-------- The data

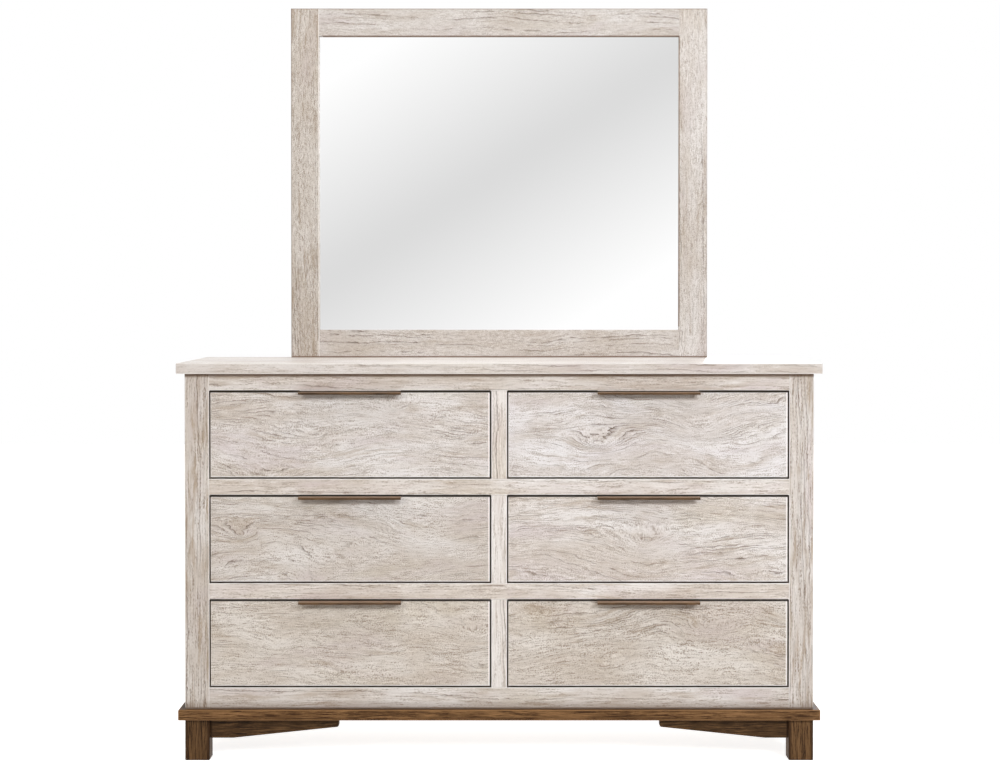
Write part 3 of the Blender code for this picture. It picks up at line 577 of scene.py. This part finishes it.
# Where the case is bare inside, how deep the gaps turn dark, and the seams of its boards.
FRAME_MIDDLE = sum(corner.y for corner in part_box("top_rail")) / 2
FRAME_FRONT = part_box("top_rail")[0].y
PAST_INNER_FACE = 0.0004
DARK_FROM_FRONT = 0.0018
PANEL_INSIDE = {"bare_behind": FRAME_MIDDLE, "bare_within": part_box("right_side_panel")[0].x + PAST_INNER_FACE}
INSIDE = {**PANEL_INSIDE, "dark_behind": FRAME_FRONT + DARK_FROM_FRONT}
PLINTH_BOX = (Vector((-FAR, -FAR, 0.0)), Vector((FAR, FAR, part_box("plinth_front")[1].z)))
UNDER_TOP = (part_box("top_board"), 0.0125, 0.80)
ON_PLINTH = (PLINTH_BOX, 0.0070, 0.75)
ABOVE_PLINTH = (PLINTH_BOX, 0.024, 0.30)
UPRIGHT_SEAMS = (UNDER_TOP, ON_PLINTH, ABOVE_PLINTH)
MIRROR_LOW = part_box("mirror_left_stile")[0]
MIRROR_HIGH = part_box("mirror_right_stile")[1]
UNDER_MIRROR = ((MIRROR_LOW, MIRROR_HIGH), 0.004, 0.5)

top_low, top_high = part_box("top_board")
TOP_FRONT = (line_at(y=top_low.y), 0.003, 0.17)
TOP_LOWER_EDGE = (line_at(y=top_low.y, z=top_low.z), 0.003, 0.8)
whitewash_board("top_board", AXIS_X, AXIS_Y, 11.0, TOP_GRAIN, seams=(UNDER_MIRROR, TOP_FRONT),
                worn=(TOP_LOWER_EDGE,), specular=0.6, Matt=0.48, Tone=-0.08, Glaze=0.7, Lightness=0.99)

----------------
-------- The data

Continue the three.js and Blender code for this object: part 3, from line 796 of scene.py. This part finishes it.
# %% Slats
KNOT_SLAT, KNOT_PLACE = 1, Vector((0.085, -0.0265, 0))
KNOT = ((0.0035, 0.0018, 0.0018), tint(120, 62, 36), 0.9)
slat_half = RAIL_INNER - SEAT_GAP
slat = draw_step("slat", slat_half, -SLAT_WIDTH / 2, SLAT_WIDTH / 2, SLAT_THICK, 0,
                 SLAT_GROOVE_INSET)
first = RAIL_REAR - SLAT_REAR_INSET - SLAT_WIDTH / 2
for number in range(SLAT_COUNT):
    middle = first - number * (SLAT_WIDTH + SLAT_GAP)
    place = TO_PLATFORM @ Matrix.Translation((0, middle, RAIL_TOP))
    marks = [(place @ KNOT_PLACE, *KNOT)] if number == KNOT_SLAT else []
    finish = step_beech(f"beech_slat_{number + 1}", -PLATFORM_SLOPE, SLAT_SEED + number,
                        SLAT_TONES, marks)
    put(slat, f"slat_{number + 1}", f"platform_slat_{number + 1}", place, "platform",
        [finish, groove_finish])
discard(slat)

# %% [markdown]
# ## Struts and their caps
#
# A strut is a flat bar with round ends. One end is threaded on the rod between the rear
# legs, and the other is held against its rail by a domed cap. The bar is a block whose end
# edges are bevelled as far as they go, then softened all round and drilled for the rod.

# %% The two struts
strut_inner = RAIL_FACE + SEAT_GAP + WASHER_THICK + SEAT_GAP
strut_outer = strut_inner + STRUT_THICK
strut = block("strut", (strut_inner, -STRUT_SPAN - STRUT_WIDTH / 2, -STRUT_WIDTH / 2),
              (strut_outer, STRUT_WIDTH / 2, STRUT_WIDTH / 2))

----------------
-------- The data

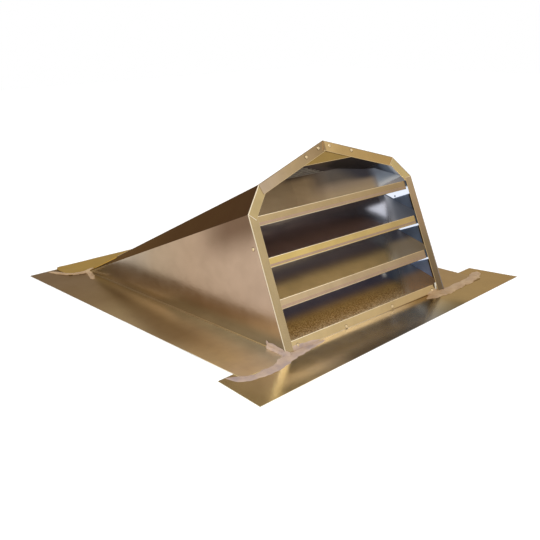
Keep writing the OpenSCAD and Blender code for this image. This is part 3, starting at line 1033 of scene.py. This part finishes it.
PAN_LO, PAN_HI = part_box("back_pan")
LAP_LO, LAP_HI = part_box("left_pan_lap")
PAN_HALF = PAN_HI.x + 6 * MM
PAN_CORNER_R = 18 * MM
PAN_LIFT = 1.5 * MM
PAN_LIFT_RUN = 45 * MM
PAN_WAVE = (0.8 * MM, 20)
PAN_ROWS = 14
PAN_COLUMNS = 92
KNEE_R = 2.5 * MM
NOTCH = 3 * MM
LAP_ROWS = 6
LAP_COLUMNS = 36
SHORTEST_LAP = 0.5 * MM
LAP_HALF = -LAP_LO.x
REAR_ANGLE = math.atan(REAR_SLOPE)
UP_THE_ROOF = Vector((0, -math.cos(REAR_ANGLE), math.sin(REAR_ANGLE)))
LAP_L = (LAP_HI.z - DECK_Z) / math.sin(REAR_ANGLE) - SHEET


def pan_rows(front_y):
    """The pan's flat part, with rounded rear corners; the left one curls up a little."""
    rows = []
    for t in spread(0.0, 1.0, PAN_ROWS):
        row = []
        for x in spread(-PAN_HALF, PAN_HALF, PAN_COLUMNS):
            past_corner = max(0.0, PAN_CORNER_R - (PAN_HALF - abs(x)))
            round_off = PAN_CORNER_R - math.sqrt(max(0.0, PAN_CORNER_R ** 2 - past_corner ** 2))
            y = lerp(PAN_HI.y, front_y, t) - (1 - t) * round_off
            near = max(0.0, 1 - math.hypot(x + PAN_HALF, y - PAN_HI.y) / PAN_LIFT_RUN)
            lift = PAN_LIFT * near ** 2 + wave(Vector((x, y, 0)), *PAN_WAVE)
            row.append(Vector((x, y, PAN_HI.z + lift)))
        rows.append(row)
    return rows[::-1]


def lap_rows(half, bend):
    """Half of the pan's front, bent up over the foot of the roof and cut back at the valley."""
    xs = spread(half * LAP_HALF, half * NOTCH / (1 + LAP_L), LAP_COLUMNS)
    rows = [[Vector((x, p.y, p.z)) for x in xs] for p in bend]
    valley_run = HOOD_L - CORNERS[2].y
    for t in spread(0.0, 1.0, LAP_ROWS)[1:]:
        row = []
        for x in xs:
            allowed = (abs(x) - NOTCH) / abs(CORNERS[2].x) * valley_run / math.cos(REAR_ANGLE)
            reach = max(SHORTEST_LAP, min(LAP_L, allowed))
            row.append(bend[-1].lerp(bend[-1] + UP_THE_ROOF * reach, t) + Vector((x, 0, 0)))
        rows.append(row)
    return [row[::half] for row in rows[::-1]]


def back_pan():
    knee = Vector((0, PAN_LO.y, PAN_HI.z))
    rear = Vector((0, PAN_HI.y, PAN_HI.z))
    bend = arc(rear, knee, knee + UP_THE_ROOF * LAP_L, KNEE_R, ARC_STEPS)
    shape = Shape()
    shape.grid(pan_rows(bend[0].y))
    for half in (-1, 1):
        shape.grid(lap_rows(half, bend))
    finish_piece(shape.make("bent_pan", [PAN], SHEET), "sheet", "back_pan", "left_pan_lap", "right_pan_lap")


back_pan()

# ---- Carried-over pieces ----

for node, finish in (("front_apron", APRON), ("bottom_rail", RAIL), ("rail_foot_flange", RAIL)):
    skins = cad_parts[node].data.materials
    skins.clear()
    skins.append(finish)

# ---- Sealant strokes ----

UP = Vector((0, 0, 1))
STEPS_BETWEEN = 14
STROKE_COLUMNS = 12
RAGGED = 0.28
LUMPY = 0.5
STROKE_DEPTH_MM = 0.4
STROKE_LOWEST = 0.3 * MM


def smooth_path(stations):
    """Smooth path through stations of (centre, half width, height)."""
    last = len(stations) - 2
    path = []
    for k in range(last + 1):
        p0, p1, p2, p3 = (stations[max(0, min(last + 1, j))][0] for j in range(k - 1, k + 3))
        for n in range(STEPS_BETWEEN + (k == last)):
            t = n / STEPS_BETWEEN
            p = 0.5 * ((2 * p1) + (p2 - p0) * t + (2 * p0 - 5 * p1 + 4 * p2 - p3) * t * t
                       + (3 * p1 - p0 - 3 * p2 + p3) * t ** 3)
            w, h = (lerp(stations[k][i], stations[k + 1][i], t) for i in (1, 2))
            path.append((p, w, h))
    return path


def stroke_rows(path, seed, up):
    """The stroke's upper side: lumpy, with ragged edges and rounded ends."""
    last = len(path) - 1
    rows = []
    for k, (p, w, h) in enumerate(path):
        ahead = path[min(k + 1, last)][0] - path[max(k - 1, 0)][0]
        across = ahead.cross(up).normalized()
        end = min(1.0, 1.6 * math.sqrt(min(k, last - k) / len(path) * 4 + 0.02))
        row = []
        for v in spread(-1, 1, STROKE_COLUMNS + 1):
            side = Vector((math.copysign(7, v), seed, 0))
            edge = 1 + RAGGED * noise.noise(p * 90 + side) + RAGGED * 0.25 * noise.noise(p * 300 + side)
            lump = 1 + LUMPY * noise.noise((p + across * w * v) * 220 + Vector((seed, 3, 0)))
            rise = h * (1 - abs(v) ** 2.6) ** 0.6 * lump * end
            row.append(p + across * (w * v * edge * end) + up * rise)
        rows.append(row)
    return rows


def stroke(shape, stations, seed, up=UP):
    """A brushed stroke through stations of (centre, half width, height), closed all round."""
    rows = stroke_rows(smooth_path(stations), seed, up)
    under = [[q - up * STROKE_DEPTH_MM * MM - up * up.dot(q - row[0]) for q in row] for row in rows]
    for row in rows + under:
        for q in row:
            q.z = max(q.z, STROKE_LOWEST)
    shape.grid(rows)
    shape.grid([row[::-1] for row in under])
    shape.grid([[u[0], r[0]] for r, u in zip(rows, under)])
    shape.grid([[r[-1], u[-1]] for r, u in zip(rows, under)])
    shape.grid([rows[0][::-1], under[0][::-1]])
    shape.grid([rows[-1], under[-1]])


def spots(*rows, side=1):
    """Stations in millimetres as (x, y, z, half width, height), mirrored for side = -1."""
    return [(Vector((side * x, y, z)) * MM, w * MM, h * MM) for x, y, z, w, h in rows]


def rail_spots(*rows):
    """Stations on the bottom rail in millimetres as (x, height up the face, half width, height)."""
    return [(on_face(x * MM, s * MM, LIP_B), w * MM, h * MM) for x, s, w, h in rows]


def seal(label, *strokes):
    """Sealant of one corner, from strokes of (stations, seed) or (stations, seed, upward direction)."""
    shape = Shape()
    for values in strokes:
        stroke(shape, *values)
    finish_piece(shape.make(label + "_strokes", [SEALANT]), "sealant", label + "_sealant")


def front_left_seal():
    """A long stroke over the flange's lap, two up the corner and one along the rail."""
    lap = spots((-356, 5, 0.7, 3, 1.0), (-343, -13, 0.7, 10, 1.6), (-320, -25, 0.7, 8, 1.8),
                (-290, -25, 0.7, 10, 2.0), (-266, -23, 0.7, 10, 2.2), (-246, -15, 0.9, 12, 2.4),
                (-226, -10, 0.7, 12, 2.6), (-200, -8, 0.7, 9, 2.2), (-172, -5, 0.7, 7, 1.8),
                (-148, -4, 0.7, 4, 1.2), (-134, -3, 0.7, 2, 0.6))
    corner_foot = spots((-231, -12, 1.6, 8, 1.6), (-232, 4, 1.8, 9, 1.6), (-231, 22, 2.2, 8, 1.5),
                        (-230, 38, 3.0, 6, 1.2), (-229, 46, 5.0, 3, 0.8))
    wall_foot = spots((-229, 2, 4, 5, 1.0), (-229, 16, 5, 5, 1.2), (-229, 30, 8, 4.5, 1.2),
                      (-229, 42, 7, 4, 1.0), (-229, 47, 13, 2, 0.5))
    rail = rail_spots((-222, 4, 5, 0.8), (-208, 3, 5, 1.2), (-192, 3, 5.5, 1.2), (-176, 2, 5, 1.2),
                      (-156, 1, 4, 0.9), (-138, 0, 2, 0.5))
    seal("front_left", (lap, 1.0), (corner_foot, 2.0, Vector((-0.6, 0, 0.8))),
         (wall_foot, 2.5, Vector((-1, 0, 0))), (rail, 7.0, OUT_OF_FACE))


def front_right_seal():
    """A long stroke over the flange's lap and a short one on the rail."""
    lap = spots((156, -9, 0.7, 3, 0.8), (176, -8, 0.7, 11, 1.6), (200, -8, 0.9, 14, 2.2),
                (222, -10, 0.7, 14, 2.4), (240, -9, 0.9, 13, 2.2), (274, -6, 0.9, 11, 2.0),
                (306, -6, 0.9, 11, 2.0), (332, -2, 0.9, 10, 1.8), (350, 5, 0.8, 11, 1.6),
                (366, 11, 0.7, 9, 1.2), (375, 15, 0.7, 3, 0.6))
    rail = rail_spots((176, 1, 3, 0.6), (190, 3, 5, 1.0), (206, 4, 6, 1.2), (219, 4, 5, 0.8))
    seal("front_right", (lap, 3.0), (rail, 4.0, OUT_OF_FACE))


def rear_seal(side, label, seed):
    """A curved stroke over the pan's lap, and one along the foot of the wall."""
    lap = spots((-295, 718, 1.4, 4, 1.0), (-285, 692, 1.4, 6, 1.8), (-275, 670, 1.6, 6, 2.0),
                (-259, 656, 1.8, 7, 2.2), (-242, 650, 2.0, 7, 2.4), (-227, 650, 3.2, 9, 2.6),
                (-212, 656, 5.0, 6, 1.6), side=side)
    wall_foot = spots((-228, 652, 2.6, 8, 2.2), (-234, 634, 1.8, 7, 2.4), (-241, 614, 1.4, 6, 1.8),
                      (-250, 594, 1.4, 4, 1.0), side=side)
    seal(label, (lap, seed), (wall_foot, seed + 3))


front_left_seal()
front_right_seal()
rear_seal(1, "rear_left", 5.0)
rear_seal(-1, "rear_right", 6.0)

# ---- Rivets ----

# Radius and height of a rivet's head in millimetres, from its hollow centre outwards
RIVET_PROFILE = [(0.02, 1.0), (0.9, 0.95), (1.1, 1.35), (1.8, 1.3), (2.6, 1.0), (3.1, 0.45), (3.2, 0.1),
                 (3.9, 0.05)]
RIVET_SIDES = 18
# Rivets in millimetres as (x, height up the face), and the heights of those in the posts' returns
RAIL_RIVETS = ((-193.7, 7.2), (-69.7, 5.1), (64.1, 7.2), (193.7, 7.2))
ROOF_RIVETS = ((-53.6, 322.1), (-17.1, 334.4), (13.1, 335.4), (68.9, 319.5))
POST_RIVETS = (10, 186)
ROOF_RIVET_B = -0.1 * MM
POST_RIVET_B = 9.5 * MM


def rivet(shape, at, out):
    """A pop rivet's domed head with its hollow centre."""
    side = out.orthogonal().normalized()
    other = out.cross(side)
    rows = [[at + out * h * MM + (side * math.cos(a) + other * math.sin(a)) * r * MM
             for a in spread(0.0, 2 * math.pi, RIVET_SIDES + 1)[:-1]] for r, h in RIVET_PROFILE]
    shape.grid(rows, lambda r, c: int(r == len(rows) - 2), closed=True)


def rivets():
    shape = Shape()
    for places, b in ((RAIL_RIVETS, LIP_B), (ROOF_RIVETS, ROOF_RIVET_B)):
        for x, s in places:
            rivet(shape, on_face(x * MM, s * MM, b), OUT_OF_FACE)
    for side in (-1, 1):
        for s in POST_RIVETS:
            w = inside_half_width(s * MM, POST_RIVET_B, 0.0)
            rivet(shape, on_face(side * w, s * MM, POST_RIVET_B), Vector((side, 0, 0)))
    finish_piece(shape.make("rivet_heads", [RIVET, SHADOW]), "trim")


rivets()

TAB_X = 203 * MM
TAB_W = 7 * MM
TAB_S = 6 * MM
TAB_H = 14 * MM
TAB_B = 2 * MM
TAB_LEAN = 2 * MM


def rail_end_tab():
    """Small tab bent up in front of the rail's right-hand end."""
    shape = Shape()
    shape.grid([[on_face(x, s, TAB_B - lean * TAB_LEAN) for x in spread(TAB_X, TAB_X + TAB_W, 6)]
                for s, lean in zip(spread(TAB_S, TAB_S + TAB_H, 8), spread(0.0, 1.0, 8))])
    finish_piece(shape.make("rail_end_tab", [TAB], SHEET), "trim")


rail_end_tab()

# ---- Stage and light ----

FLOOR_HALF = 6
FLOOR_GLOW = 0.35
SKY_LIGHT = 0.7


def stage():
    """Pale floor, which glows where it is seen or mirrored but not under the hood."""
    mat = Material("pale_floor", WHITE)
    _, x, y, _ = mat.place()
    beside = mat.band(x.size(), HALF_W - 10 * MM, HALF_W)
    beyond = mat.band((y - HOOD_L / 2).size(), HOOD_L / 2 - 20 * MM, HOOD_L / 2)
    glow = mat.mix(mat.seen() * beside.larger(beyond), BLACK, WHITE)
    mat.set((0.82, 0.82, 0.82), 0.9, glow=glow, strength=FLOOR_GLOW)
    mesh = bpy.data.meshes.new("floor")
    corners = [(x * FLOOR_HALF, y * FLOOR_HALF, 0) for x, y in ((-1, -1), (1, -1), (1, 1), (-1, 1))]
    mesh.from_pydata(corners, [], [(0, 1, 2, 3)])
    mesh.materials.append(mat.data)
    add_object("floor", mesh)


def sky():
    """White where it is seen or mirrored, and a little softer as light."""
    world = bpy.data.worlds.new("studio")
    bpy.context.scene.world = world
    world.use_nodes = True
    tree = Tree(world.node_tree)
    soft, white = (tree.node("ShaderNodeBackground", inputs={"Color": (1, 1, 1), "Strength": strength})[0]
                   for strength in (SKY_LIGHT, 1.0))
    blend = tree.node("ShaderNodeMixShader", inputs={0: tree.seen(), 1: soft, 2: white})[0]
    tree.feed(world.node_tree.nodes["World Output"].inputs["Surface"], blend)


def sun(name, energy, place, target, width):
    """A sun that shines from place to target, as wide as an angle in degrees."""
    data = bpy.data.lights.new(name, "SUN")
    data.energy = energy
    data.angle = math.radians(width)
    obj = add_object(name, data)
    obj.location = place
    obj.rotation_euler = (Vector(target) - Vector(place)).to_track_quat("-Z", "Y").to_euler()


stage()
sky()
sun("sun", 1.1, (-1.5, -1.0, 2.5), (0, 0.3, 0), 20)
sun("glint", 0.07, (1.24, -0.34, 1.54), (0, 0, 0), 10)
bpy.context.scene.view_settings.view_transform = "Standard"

----------------

§ Given instruction: Extract and output the part that opens with the line containing "skins = cad_parts[node].data.materials" and closes with the line containing "return path", unchanged, ends included.

§ Task result:
    skins = cad_parts[node].data.materials
    skins.clear()
    skins.append(finish)

# ---- Sealant strokes ----

UP = Vector((0, 0, 1))
STEPS_BETWEEN = 14
STROKE_COLUMNS = 12
RAGGED = 0.28
LUMPY = 0.5
STROKE_DEPTH_MM = 0.4
STROKE_LOWEST = 0.3 * MM


def smooth_path(stations):
    """Smooth path through stations of (centre, half width, height)."""
    last = len(stations) - 2
    path = []
    for k in range(last + 1):
        p0, p1, p2, p3 = (stations[max(0, min(last + 1, j))][0] for j in range(k - 1, k + 3))
        for n in range(STEPS_BETWEEN + (k == last)):
            t = n / STEPS_BETWEEN
            p = 0.5 * ((2 * p1) + (p2 - p0) * t + (2 * p0 - 5 * p1 + 4 * p2 - p3) * t * t
                       + (3 * p1 - p0 - 3 * p2 + p3) * t ** 3)
            w, h = (lerp(stations[k][i], stations[k + 1][i], t) for i in (1, 2))
            path.append((p, w, h))
    return path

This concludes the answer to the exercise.